Bank of Canada holds rates in April
Canada’s central bank, the Bank of Canada, recently left interest rates untouched and cited data that’s much weaker than expected for the year’s first quarter.
In its Monetary Policy Report, released in April 2018, Bank of Canada noted that the Governing Council collected and analyzed recent data carefully.
During its analysis, the Governing Council concluded that weak performance during the first quarter of 2018 is mainly due to two factors:
- An unforeseen drop in exports, and;
- New mortgage rules.
Bank of Canada added that the new stress test pushed housing sales into the fourth quarter of 2017. The stress test took effect at the start of this year.
Following its rate decision, Bank of Canada Governor Stephen Poloz, said economic activity is expected to pick up later in the year.
Bank of Canada expects the housing sector to be more regulated this year, compared to 2017. And, it also noted that it’s anticipating a partial recovery during the second quarter.
The bank believes Canada’s economy will be able to operate above its potential to some extent in the next three years, with a real gross domestic product growth of approximately 2% in 2018 and 2019, and 1.8% in 2020.
Future hikes likely to happen soon
Different experts and analysts have examined the Bank of Canada’s decision, saying that the bank’s forecasts and comments for the next quarter will leave rate hikes on the table for this year.
Benjamin Reitzes from BMO Capital Markets noted that due to the upbeat tone of Bank of Canada’s statement, it will likely remain on a slow but stable rate hike path. He also stated that they’re still comfortable with their recent prediction of a rate hike in July.
Reitzes noted that the Bank of Canada’s sharp forecast for the next half of 2018 suggests the bank is searching for housing stability over the next few months, at least.
Overnight Index Swap markets are currently working on two more rate hikes in 2018.

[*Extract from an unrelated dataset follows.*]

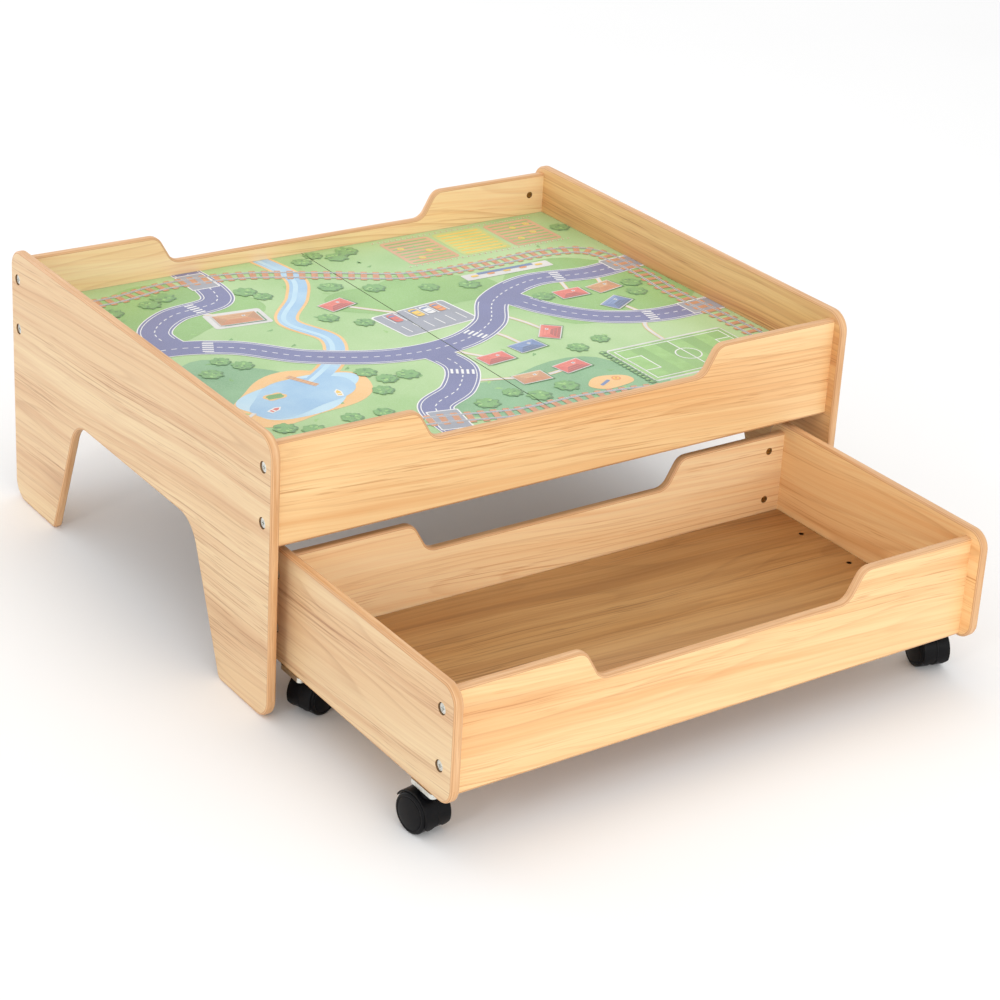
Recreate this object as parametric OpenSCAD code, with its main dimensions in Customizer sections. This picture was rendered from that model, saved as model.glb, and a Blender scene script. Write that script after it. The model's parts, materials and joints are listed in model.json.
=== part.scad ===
// Childrens play table with printed play boards and a rolling storage drawer on four casters.
// The drawer stands pulled out at rest. The origin is on the floor, at the middle of the whole.

/* [Table] */
// Length across the outer faces of the end panels
table_len = 880; // [700:5:1100]
// Depth of the end panels from front edge to back edge
table_dep = 720; // [600:5:900]
// Height of the end panels
table_h = 373; // [360:1:420]
// Thickness of the end panels, rails and drawer panels
panel_t = 12; // [11:0.5:16]
// Radius of the end panels' four outer corners
corner_r = 28; // [10:1:40]
// How far the rails stand in from the end panels' edges
rail_inset = 15; // [5:1:25]
// Height of the rails' lower edge above the floor
rail_low = 225; // [220:1:230]
// How far the rails' upper edge lies below the end panels' top
rail_drop = 11; // [2:1:20]
// Length of the dip in each rail, between the feet of its slopes
rail_dip_len = 415; // [200:5:600]
// Depth of the dips in the rails and in the drawer's front and back
dip_h = 40; // [20:0.5:45]
// Slope of the ends of a dip, in degrees
dip_slope = 60; // [40:1:75]
// Radius of the curves at the ends of a dip
dip_r = 20; // [8:1:22]

/* [Legs] */
// Width of a foot at the floor
foot_w = 124; // [80:1:160]
// Width of a leg at the height of the arch
leg_top_w = 197; // [160:1:230]
// Height of the arch between the legs
arch_h = 186.5; // [150:0.5:205]
// Radius of the arch's upper corners
arch_r = 45; // [20:1:60]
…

Canadian Imperial Bank of Commerce economists pointed out the differences in Bank of Canada’s statement, which highlighted a surge in inflation and a little sluggishness remaining in the economy. Economists referred to increasing global risks and the never-ending need for monetary policy accommodation.
They concluded that there will still be a central bank that’s willing to gradually increase interest rates. Their prediction for the next hike in July remains, followed by a hold for the remaining months of 2018.
Great news for homeowners
Canada’s variable rate mortgage holders have already noticed an increase in their monthly payments. The change resulted in an increase of around $35 a month for every $100,000 of mortgage since July 2017. For these mortgage owners, the rate hold was welcome news.
Bank of Canada’s 75 bps of increases since last summer have already pushed mortgage costs to up to four-year highs. This is beginning to have an impact on homebuyers’ psyche.
Royal Bank of Canada’s latest Home Ownership Poll showed that Canadians are becoming increasingly concerned about rising rates and are considering changing their homebuying plans.
The survey reveals that 61% of Canadians say that they are now “somewhat” or “very” anxious about the growing interest rates, compared to just 51% in the past year.
In response, 35% of residents say they’re currently deciding whether they can make a purchase in advance to take advantage of low-interest rates. And, 32% are thinking of purchasing their home earlier than planned to join the market ahead of predicted hikes.
Bank of Canada’s next rate decision is expected to take place on 30th May.